The USDJPY remains bid into the 140 level, with the possibility of a further retreat toward the 200-DMA, which stands near the 137 mark. But that possibility is very much dependent on where the USD will be headed after the inflation report and the Fed decision. The dollar index slipped below past month’s bullish trend and is preparing to return to its 100-DMA. A surprise inflation uptick, and/or a hawkish Fed pause are the major upside risks to the dollar’s downside correction this week. If that’s the case, we could see the USJDPY jump back above 140 easily, though the upside potential will likely remain limited above this level. The EURUSD on the other hand has a better chance to temper a potential rise in USD demand, as the ECB will likely sound and act hawkish despite the waning inflation and slowing demand.

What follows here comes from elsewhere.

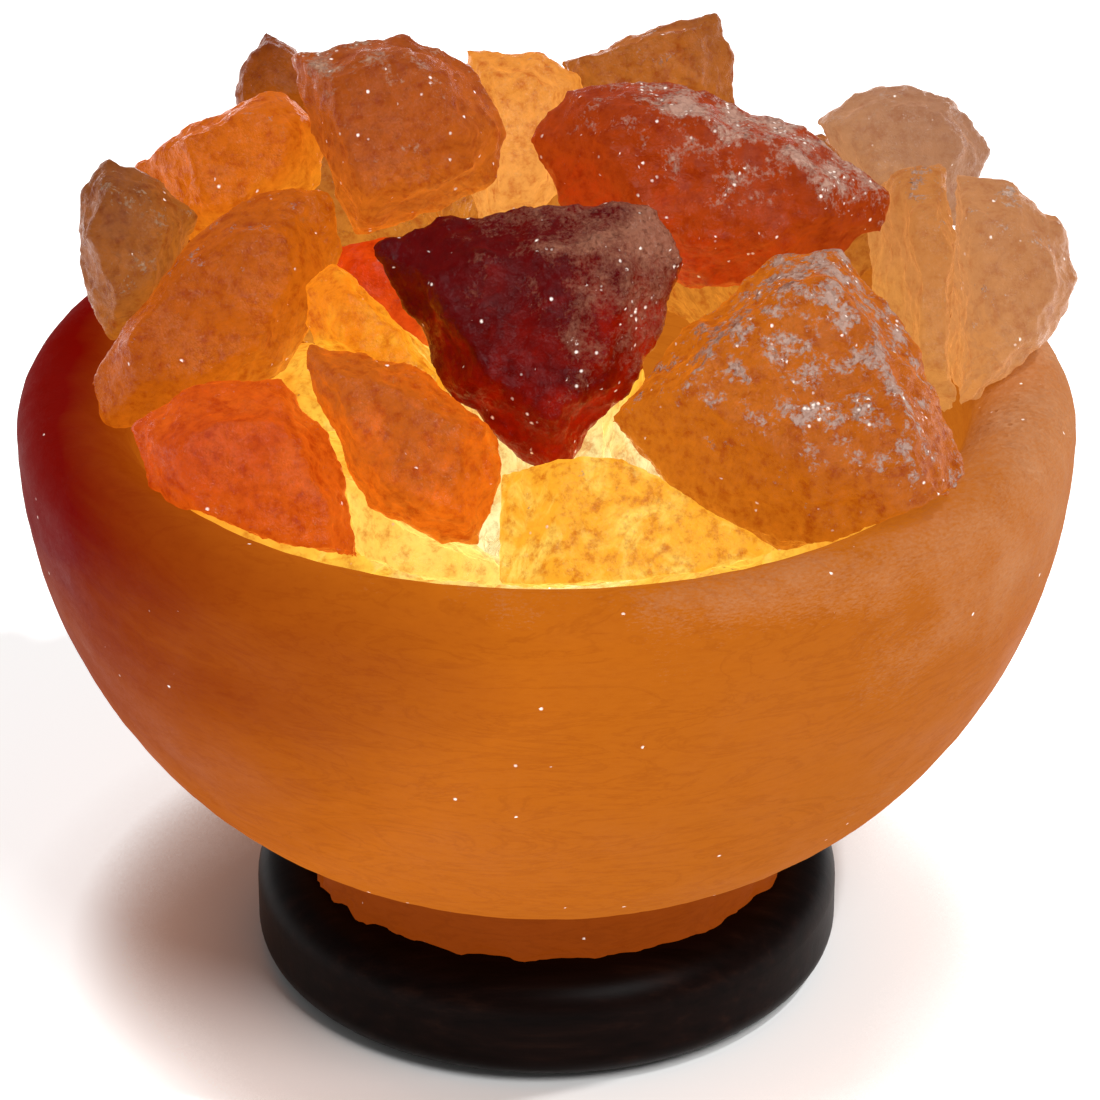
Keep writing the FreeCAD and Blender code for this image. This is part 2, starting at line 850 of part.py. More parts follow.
# Stones of the heap: place of the middle (from the axis, and above the lip), outline as
# (across, up) corners, depth in front of and behind the girdle. Facing is the turn about the
# upright axis and the upward lean of the side that the outline is drawn on.
STONES = {
    "chunk_centre": {
        "at": (-1, -28, 20), "front": 10, "back": 24, "lifts": True, "rank": 3,
        "outline": [(-28, 14), (-17, 20), (0, 21), (18, 21), (24, 12), (16, -9), (3, -24), (-14, -12)],
    },
    "chunk_crown": {
        "at": (-25, 11, 38), "front": 12, "back": 20, "lifts": True, "rank": 2,
        "outline": [(-19, 14), (2, 18), (13, 13), (19, 1), (17, -8), (7, -13), (-8, -18)],
    },
    "chunk_left_peak": {
        "at": (-47, 45, 35), "front": 8, "back": 16, "lifts": False,
        "outline": [(-9, -5), (-6, 4), (-2, 8), (5, 5), (10, -6), (4, -14), (-6, -13)],
    },
    "chunk_left_back": {
        "at": (-55, 21, 30), "front": 10, "back": 22, "lifts": False,
        "outline": [(-18, -1), (-7, 6), (10, 11), (18, 5), (17, -6), (1, -16), (-12, -14)],
    },
    "chunk_left_edge": {
        "at": (-69, 2, 21), "front": 9, "back": 18, "lifts": True,
        "outline": [(-11, 3), (-10, 10), (-5, 15), (4, 12), (11, 6), (6, -10), (-4, -15), (-8, -8)],
    },
    "chunk_left_slab": {
        "at": (-55, -11, 16), "front": 10, "back": 24, "lifts": False,
        "outline": [(-22, -9), (-8, 11), (4, 19), (19, 20), (22, 10), (13, -11), (-4, -20), (-19, -20)],
    },
    "chunk_front_left": {
        "at": (-47, -43, 0), "front": 10, "back": 22, "lifts": False,
        "outline": [(-21, 9), (-9, 17), (4, 17), (12, 9), (19, -7), (21, -17), (5, -18), (-14, -8)],
    },
    "chunk_ember": {
        "at": (-23, -45, 9), "front": 8, "back": 15, "lifts": False, "rank": 2,
        "outline": [(-18, 17), (-8, 15), (5, 10), (16, 3), (16, -8), (13, -18), (6, -18), (-6, -11),
                    (-13, 2)],
    },
    "chunk_front": {
        "at": (18, -46, -4), "front": 7, "back": 22, "lifts": False, "facing": (0, 44),
        "outline": [(-26, -18), (-26, 9), (-19, 12), (-7, 12), (10, 4), (27, -7), (18, -16), (-3, -21)],
    },
    "chunk_big_right": {
        "at": (40, -40, 13), "front": 13, "back": 30, "lifts": False, "rank": 2, "facing": (0, 48),
        "outline": [(-30, -3), (-18, 13), (-3, 26), (8, 28), (20, 11), (28, -11), (30, -24), (21, -28),
                    (2, -27), (-16, -16)],
    },
    "chunk_right_crest": {
        "at": (27, 10, 29), "front": 12, "back": 22, "lifts": False, "rank": 2,
        "outline": [(-31, 8), (-24, 17), (-3, 18), (16, 11), (31, -1), (30, -8), (14, -17), (-3, -18),
                    (-22, -8)],
    },
    "chunk_back_peak": {
        "at": (17, 45, 37), "front": 8, "back": 16, "lifts": True,
        "outline": [(-16, 0), (0, 6), (13, 9), (16, 2), (16, -8), (0, -14), (-12, -12)],
    },
    "chunk_gap": {
        "at": (-3, 32, 30), "front": 8, "back": 20, "lifts": False,
        "outline": [(-11, 14), (2, 14), (11, 7), (8, -10), (0, -16), (-9, -16), (-12, 0)],
    },
    "chunk_right_back": {
        "at": (61, 37, 25), "front": 9, "back": 20, "lifts": True,
        "outline": [(-17, 4), (-9, 9), (1, 11), (10, 8), (16, -1), (11, -14), (-6, -14)],
    },
    "chunk_right_inner": {
        "at": (62, 2, 13), "front": 9, "back": 20, "lifts": False,
        "outline": [(-9, 19), (5, 22), (9, 6), (8, -22), (1, -20), (-8, 0)],
    },
    "chunk_right_edge": {
        "at": (78, 3, 11), "front": 9, "back": 18, "lifts": True,
        "outline": [(-11, 22), (1, 21), (9, 13), (12, 4), (7, -8), (-6, -20), (-11, -22)],
    },
    "chunk_red_gap": {
        "at": (-26, 4, 8), "front": 8, "back": 18, "lifts": False,
        "outline": [(-12, 12), (7, 15), (13, 1), (9, -14), (-8, -14)],
    },
    "chunk_hot_ridge": {
        "at": (-26, -28, 19), "front": 7, "back": 18, "lifts": False, "rank": 1,
        "outline": [(-14, 3), (-14, 9), (-9, 12), (-1, 6), (11, -4), (14, -10), (4, -15), (-9, -10)],
    },
    "chunk_glow": {
        "at": (-21, -41, -7), "front": 6, "back": 18, "lifts": False, "rank": 1,
        "outline": [(-13, 12), (-9, 13), (4, 5), (12, -4), (14, -13), (10, -17), (-6, -17), (-11, -4)],
    },
    "chunk_rear_left": {
        "at": (-42, 57, 6), "front": 10, "back": 24, "lifts": False, "facing": (-145, 24),
        "outline": [(-21, 2), (-12, 14), (6, 17), (20, 8), (22, -10), (8, -20), (-14, -18)],
    },
    "chunk_rear_centre": {
        "at": (2, 66, 8), "front": 10, "back": 22, "lifts": False, "facing": (180, 26),
        "outline": [(-23, -4), (-17, 12), (2, 18), (19, 12), (24, -6), (10, -19), (-12, -18)],
    },
    "chunk_rear_right": {
        "at": (43, 55, 5), "front": 10, "back": 24, "lifts": False, "facing": (140, 24),
        "outline": [(-20, 6), (-8, 17), (9, 16), (21, 4), (19, -14), (2, -21), (-17, -14)],
    },
}
VIEW = (0, 28)
GIRDLE = 1.0
FRONT_SHARE = 0.62
BACK_SHARE = 0.7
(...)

In commodities, crude oil slips below the $70pb at the start of the week. Goldman dropped its forecast for Brent crude by almost $10 to $86pb for December pointing at recession fears a supply increases from nations facing sanctions like Russia, Iran and Venezuela. But the US driving season and the Mid-East boiling hot months will likely bolster demand, while the US will still have to fill in its oil reserves at levels below $70pb, which will likely throw a floor under US crude selloff near $65pb.